Ruben Fuks, president of the Federation of Jewish Communities in Serbia, in the Nis Jewish cemetery.
I spent most of last week in Serbia, on a fact-finding trip to assess the condition of Jewish heritage sites in the towns of Nis and Pirot. I will (I think) be posting on the trip itself, but meanwhile, I am posting some links to pieces I have already published elsewhere.
A historic Jewish cemetery that long has been threatened by the encroachment of a growing Roma, or Gypsy, settlement that occupies one-third of the site is now being threatened by the encroachment of commercial enterprises into the domain of the old Hebrew gravestones.

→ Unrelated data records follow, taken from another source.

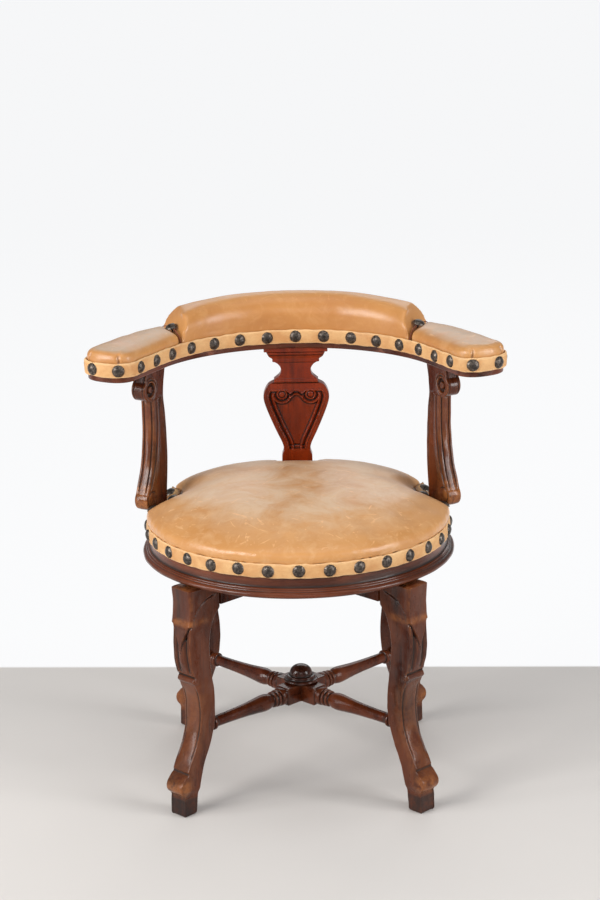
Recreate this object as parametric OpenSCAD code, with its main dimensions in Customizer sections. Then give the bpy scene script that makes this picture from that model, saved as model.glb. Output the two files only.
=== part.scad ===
// Swivel desk armchair. Four sawn wooden legs and a turned cross stretcher carry a round
// upholstered seat, which turns on an iron spindle. A horseshoe arm rail with a padded
// back stands on two scrolled supports and a shield-shaped splat.
//
// Millimetres. +Z is up and the floor is z = 0. The chair faces -Y. Left and right are
// the sitter's own, so the left side is +X. The swivel axis is the Z axis.

/* [Legs] */
// Height of each leg, from the floor to the seat's running gap
leg_h = 380; // [379:0.5:381]
// Thickness of the board that each leg is sawn from
leg_t = 40; // [36:1:42]
// Width of the carved cap on each knee
knee_t = 47; // [44:1:50]
// Width of the square peg that stands on the floor
foot_t = 31; // [27:1:34]

/* [Stretcher] */
// Height of the cross stretcher's centre line
bar_z = 138; // [130:1:150]
// Side of the square block at the middle of the stretcher
bar_block = 30; // [28:1:32]
// Diameter of the stretcher where it enters a leg
bar_end_d = 18; // [16:1:20]

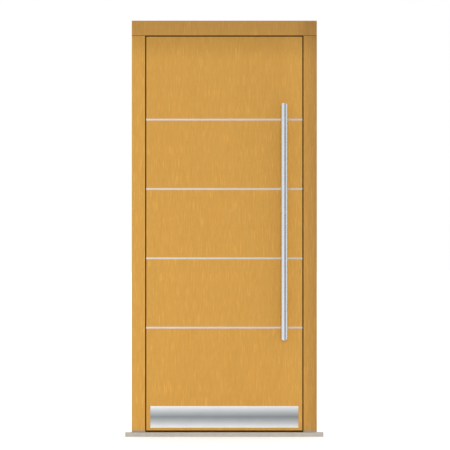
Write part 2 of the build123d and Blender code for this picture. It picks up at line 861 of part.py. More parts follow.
# Rods that run behind the faceplate, from the main case to the two bolt cases
# Each is slotted where the faceplate's screws pass, so that it can travel up or down.
rod_travel = 12
rod_slot_width = 5.6
rod_in_bolt_case = 10
upper_rod_in_case = 15
lower_rod_in_case = 13
upper_rod_end = bolt_heights["upper"] - bolt_case_height / 2 + rod_in_bolt_case
lower_rod_end = bolt_heights["lower"] + bolt_case_height / 2 - rod_in_bolt_case
rods = {
    "upper": (case_top - upper_rod_in_case, upper_rod_end, faceplate_screw_heights[3:5], -1),
    "lower": (lower_rod_end, case_bottom + lower_rod_in_case, faceplate_screw_heights[1:3], 1),
}

for place, (low, high, screws, slot_side) in rods.items():
    with BuildPart() as drive_rod:
        with BuildSketch(Plane.YZ.offset(rod_x)):
            bar_between((rod_low_y, low), (rod_high_y, high))
            with Locations([(lock_y, height + slot_side * rod_travel / 2) for height in screws]):
                SlotOverall(rod_travel + rod_slot_width, rod_slot_width, rotation=90, mode=Mode.SUBTRACT)
        extrude(amount=rod_thickness)
    drive_rod.part.label = f"drive_rod_{place}"
    export_step(drive_rod.part, f"parts/drive_rod_{place}.step")

# Thumbturn: a shaft in the cylinder and a flat-sided knob
turn_clearance = 0.5
turn_start = cylinder_end + turn_clearance
turn_collar_radius = 15
turn_collar_thickness = 4
turn_collar_chamfer = 1
turn_grip_height = 27
turn_grip_width = 8
turn_grip_reach = 18
turn_grip_chamfer = 1.5
turn_shaft_length = 22

with BuildPart() as thumbturn:
    with BuildSketch(Plane.XZ.offset(-turn_start)):
        with Locations((lever_x, cylinder_height)):
            Circle(turn_collar_radius)
    extrude(amount=-turn_collar_thickness)
    chamfer(thumbturn.edges().filter_by(GeomType.CIRCLE).sort_by(Axis.Y)[-1], turn_collar_chamfer)
    with BuildSketch(Plane.XZ.offset(-turn_start - turn_collar_thickness)):
        with Locations((lever_x, cylinder_height)):
            SlotOverall(turn_grip_height, turn_grip_width, rotation=90)
    extrude(amount=-turn_grip_reach)
    chamfer(thumbturn.faces().sort_by(Axis.Y)[-1].edges(), turn_grip_chamfer)
    with BuildSketch(Plane.XZ.offset(-turn_start)):
        with Locations((lever_x, cylinder_height)):
            Circle(turn_shaft_radius)
    extrude(amount=turn_shaft_length)
thumbturn.part.label = "thumbturn"
export_step(thumbturn.part, "parts/thumbturn.step")

# Pull bar: a round tube with both ends cut at 45 degrees, longest at the front
top_cut = Plane(origin=(bar_x, bar_front_y, bar_top), x_dir=(1, 0, 0), z_dir=(0, 1, 1))
bottom_cut = Plane(origin=(bar_x, bar_front_y, bar_bottom), x_dir=(1, 0, 0), z_dir=(0, 1, -1))

with BuildPart() as pull_bar:
    with BuildSketch(Plane.XY.offset(bar_bottom)):
        with Locations((bar_x, bar_y)):
            Circle(bar_radius)
            Circle(bar_radius - bar_wall, mode=Mode.SUBTRACT)
    extrude(amount=bar_length)
    split(bisect_by=top_cut, keep=Keep.BOTTOM)
    split(bisect_by=bottom_cut, keep=Keep.BOTTOM)
pull_bar.part.label = "pull_bar"
export_step(pull_bar.part, "parts/pull_bar.step")

end_cap_thickness = 2
cap_reach = 3 * bar_radius

with BuildPart() as pull_bar_end_caps:
    with BuildSketch(Plane.XY.offset(bar_bottom)):
        with Locations((bar_x, bar_y)):
            Circle(bar_radius - bar_wall)
    extrude(amount=bar_length)
    split(bisect_by=top_cut, keep=Keep.BOTTOM)
    split(bisect_by=bottom_cut, keep=Keep.BOTTOM)
    with BuildSketch(Plane.YZ.offset(bar_x)):
        Polygon(
            (bar_front_y, bar_bottom + end_cap_thickness),
            (bar_front_y + cap_reach, bar_bottom + end_cap_thickness + cap_reach),
            (bar_front_y + cap_reach, bar_top - end_cap_thickness - cap_reach),
            (bar_front_y, bar_top - end_cap_thickness),
        )
    extrude(amount=bar_radius, both=True, mode=Mode.SUBTRACT)
pull_bar_end_caps.part.label = "pull_bar_end_caps"
export_step(pull_bar_end_caps.part, "parts/pull_bar_end_caps.step")

post_spots = [(bar_x, height) for height in post_heights]
bolt_end_chamfer = 0.8
flange_chamfer = 1.2

with BuildPart() as pull_bar_bolts:
    with BuildSketch(Plane.XZ.offset(-outer_y + bolt_in_post)):
        with Locations(post_spots):
            Circle(bolt_radius)
    extrude(amount=-(bolt_in_post + bolt_in_leaf))
    chamfer(pull_bar_bolts.edges().filter_by(GeomType.CIRCLE), bolt_end_chamfer)
pull_bar_bolts.part.label = "pull_bar_bolts"
export_step(pull_bar_bolts.part, "parts/pull_bar_bolts.step")

with BuildPart() as pull_bar_posts:
    with BuildSketch(Plane.XZ.offset(-outer_y)):
        with Locations(post_spots):
            Circle(post_flange_radius)
    extrude(amount=post_flange_thickness)
    flange_rims = pull_bar_posts.edges().filter_by(GeomType.CIRCLE).group_by(Axis.Y)[0]
    chamfer(flange_rims, flange_chamfer)
    with BuildSketch(Plane.XZ.offset(-outer_y)):
        with Locations(post_spots):
            Circle(post_radius)
    extrude(amount=hand_gap + bar_radius)
    with BuildSketch(Plane.XY.offset(bar_bottom)):
        with Locations((bar_x, bar_y)):
            Circle(bar_radius)
    extrude(amount=bar_length, mode=Mode.SUBTRACT)
    add(pull_bar_bolts.part, mode=Mode.SUBTRACT)
pull_bar_posts.part.label = "pull_bar_posts"
export_step(pull_bar_posts.part, "parts/pull_bar_posts.step")

# Outer facing: one board, grooved for the strips and bored for the pull bar's bolts
with BuildPart() as outer_facing:
    with BuildSketch(Plane.XZ.offset(-core_front)):
        bar_between((-leaf_half, leaf_bottom), (leaf_half, leaf_top))
    extrude(amount=outer_facing_thickness)
    chamfer(outer_facing.faces().sort_by(Axis.Y)[0].edges(), arris)
    with BuildSketch(Plane.XZ.offset(-outer_y)):
        with Locations([(0, height) for height in strip_heights]):
            Rectangle(2 * leaf_half, strip_height)
    extrude(amount=-strip_depth, mode=Mode.SUBTRACT)
    add(pull_bar_bolts.part, mode=Mode.SUBTRACT)
outer_facing.part.label = "outer_facing"
export_step(outer_facing.part, "parts/outer_facing.step")

for number, height in enumerate(strip_heights, start=1):
    with BuildPart() as inlay_strip:
        with BuildSketch(Plane.YZ) as strip_section:
            bar_between(
                (outer_y - strip_proud, height - strip_height / 2),
                (outer_y + strip_depth, height + strip_height / 2),
            )
            chamfer(strip_section.vertices().group_by(Axis.X)[0], strip_proud)
        extrude(amount=leaf_half, both=True)
    inlay_strip.part.label = f"inlay_strip_{number}"
    export_step(inlay_strip.part, f"parts/inlay_strip_{number}.step")

kick_corner = 1.5
kick_bevel = 0.5

with BuildPart() as kick_plate:
    with BuildSketch(Plane.XZ.offset(-outer_y)) as kick_face:
        with Locations((0, kick_bottom + kick_height / 2)):
            Rectangle(kick_width, kick_height)
        fillet(kick_face.vertices(), kick_corner)
    extrude(amount=kick_thickness)
    chamfer(kick_plate.faces().sort_by(Axis.Y)[0].edges(), kick_bevel)
kick_plate.part.label = "kick_plate"
export_step(kick_plate.part, "parts/kick_plate.step")

# Inner facing, with the holes for the lever's spindle and the cylinder
with BuildPart() as inner_facing:
    with BuildSketch(Plane.XZ.offset(-core_back)):
        bar_between((-lip_half, lip_bottom), (lip_half, lip_top))
        with Locations((lever_x, lever_height)):
            Circle(lever_bore_radius, mode=Mode.SUBTRACT)
        profile_cylinder(clearance=cylinder_bore_clearance, mode=Mode.SUBTRACT)
    extrude(amount=-inner_facing_thickness)
    chamfer(inner_facing.faces().sort_by(Axis.Y)[-1].outer_wire().edges(), arris)
    with BuildSketch(Plane.YZ.offset(-lip_half)):
        for height in hinge_heights:
            bar_between((core_back, height - barrel_height / 2), (inner_y, height + barrel_height / 2))
    extrude(amount=wing_thickness, mode=Mode.SUBTRACT)
inner_facing.part.label = "inner_facing"
export_step(inner_facing.part, "parts/inner_facing.step")

# Stiles: a stepped section, mortised for the hinges or for the lock
rod_channel_play = 1

for side, name in ((-1, "hinge_stile"), (1, "lock_stile")):
    with BuildPart() as stile:
        with BuildSketch(Plane.XY.offset(leaf_bottom)):
            across = sorted((side * stile_inner, side * leaf_half))
            bar_between((across[0], core_front), (across[1], lip_y))
        extrude(amount=leaf_top - leaf_bottom)
        with BuildSketch(Plane.XY.offset(lip_bottom)):
            across = sorted((side * stile_inner, side * lip_half))
            bar_between((across[0], lip_y), (across[1], core_back))
        extrude(amount=lip_top - lip_bottom)
        if side < 0:
            with BuildSketch(Plane.YZ.offset(-lip_half)):
                for height in hinge_heights:
                    bar_between(
                        (wing_far_y, height - barrel_height / 2),
                        (core_back, height + barrel_height / 2),
                    )
            extrude(amount=wing_thickness, mode=Mode.SUBTRACT)
            add(leaf_screws.part, mode=Mode.SUBTRACT)
        else:
            with BuildSketch(Plane.YZ.offset(lip_half)):
                with Locations((lock_y, (faceplate_bottom + faceplate_top) / 2)):
                    SlotOverall(faceplate_top - faceplate_bottom, faceplate_width, rotation=90)
            extrude(amount=-faceplate_thickness, mode=Mode.SUBTRACT)
            with BuildSketch(Plane.YZ.offset(faceplate_x)):
                bar_between((case_front, case_bottom), (case_back, case_top))
            extrude(amount=-case_depth, mode=Mode.SUBTRACT)
            with BuildSketch(Plane.YZ.offset(faceplate_x)):
                with Locations([(lock_y, height) for height in bolt_heights.values()]):
                    Rectangle(case_thickness, bolt_case_height)
            extrude(amount=-bolt_case_depth, mode=Mode.SUBTRACT)
            with BuildSketch(Plane.YZ.offset(faceplate_x)):
                bar_between(
                    (rod_low_y - rod_channel_play, bolt_heights["lower"]),
                    (rod_high_y + rod_channel_play, bolt_heights["upper"]),
                )
            extrude(amount=rod_x - rod_channel_play - faceplate_x, mode=Mode.SUBTRACT)
            with BuildSketch(Plane.XZ.offset(-case_back)):
                with Locations((lever_x, lever_height)):
                    Circle(lever_bore_radius)
                profile_cylinder(clearance=cylinder_bore_clearance)
            extrude(amount=-(core_back - case_back), mode=Mode.SUBTRACT)
            add(leaf_screws.part, mode=Mode.SUBTRACT)
            add(pull_bar_bolts.part, mode=Mode.SUBTRACT)
    stile.part.label = name
    export_step(stile.part, f"parts/{name}.step")

with BuildPart() as top_rail:
    with BuildSketch(Plane.YZ):
        Polygon(
            (core_front, top_rail_bottom),
            (core_back, top_rail_bottom),
            (core_back, lip_top),
            (lip_y, lip_top),
            (lip_y, leaf_top),
            (core_front, leaf_top),
        )
    extrude(amount=stile_inner, both=True)
top_rail.part.label = "top_rail"
export_step(top_rail.part, "parts/top_rail.step")

# Bottom rail, grooved underneath for the fin that seals against the inner threshold
fin_y = 26
fin_root = 6
fin_half = 1.5
fin_tip_half = 0.6
fin_tip_z = inner_threshold_height + 0.5

with BuildPart() as bottom_rail:
    with BuildSketch(Plane.YZ):
        Polygon(
            (core_front, leaf_bottom),
            (lip_y, leaf_bottom),
            (lip_y, lip_bottom),
            (core_back, lip_bottom),
            (core_back, bottom_rail_top),
            (core_front, bottom_rail_top),
        )
        bar_between(
            (fin_y - fin_half, lip_bottom),
            (fin_y + fin_half, lip_bottom + fin_root),
            mode=Mode.SUBTRACT,
        )
    extrude(amount=stile_inner, both=True)
bottom_rail.part.label = "bottom_rail"
export_step(bottom_rail.part, "parts/bottom_rail.step")

with BuildPart() as bottom_seal:
    with BuildSketch(Plane.YZ):
        Polygon(
            (fin_y - fin_half, lip_bottom + fin_root),
            (fin_y - fin_half, lip_bottom),
            (fin_y - fin_tip_half, fin_tip_z),
            (fin_y + fin_tip_half, fin_tip_z),
            (fin_y + fin_half, lip_bottom),
            (fin_y + fin_half, lip_bottom + fin_root),
        )
    extrude(amount=stile_inner, both=True)
bottom_seal.part.label = "bottom_seal"
export_step(bottom_seal.part, "parts/bottom_seal.step")

with BuildPart() as insulation_core:
    with BuildSketch(Plane.XZ.offset(-core_back)):
        bar_between((-stile_inner, bottom_rail_top), (stile_inner, top_rail_bottom))
    extrude(amount=core_back - core_front)
insulation_core.part.label = "insulation_core"
export_step(insulation_core.part, "parts/insulation_core.step")
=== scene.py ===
import json
import math

import bmesh
import bpy
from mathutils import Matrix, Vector


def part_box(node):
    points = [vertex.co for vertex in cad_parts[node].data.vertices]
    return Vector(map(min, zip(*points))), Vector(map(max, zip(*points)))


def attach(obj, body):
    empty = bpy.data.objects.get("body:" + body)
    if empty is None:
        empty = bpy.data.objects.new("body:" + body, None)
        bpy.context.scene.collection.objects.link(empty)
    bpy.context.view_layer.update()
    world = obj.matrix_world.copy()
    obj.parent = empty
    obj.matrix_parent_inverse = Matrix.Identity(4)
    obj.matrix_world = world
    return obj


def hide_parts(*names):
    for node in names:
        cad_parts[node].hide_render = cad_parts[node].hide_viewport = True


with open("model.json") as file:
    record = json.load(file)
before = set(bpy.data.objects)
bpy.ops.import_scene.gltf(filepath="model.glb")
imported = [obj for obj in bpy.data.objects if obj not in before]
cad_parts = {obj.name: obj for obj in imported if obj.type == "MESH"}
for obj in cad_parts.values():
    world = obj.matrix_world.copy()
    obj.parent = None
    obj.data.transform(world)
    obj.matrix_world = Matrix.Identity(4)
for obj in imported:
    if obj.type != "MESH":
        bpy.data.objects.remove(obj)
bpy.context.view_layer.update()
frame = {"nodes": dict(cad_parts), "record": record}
nodes = frame["nodes"]

# Places in metres, from the frame: x to the right seen from outside, y into the house, z up
leaf_low, leaf_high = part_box("outer_facing")
LEAF_FACE_Y = leaf_low.y
LEAF_HALF = leaf_high.x
LEAF_BOTTOM, LEAF_TOP = leaf_low.z, leaf_high.z
LIP_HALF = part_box("inner_facing")[1].x
head_low, head_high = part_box("head")
FRAME_HALF, FRAME_TOP = head_high.x, head_high.z
OPENING_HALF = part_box("jamb_lock_side")[0].x
OPENING_TOP = head_low.z
strike_low, strike_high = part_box("main_strike")
REBATE_HALF = strike_low.x
LOCK_Y = (strike_low.y + strike_high.y) / 2
REBATE_Y = LEAF_FACE_Y + 0.038
STOP_Y = LEAF_FACE_Y + 0.034
FRONT_Y = LEAF_FACE_Y + 0.0015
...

In the labyrinthine Roma village, or mahala, 800 to 1,500 people live in brick and concrete houses separated by narrow passageways and irregular courtyards. Laundry hangs from the windows, water drips from open taps and some roofs sport satellite TV dishes. At one end is a stable for horses, and at the fence that separates the village from the open part of the cemetery, sheep and goats peer out at the graves.
Eight years ago, a well-publicized cleanup campaign cleared the cemetery of garbage and waste that had covered the tombstones and eliminated the open sewers that had run amid the graves.
But the campaign’s success proved to be fleeting and now new warehouses, a restaurant and other illegal construction, including a cut-rate department store, intrude on another third of the cemetery, according to Jasna Ciric, the president of the Nis Jewish community, which numbers just 28 people.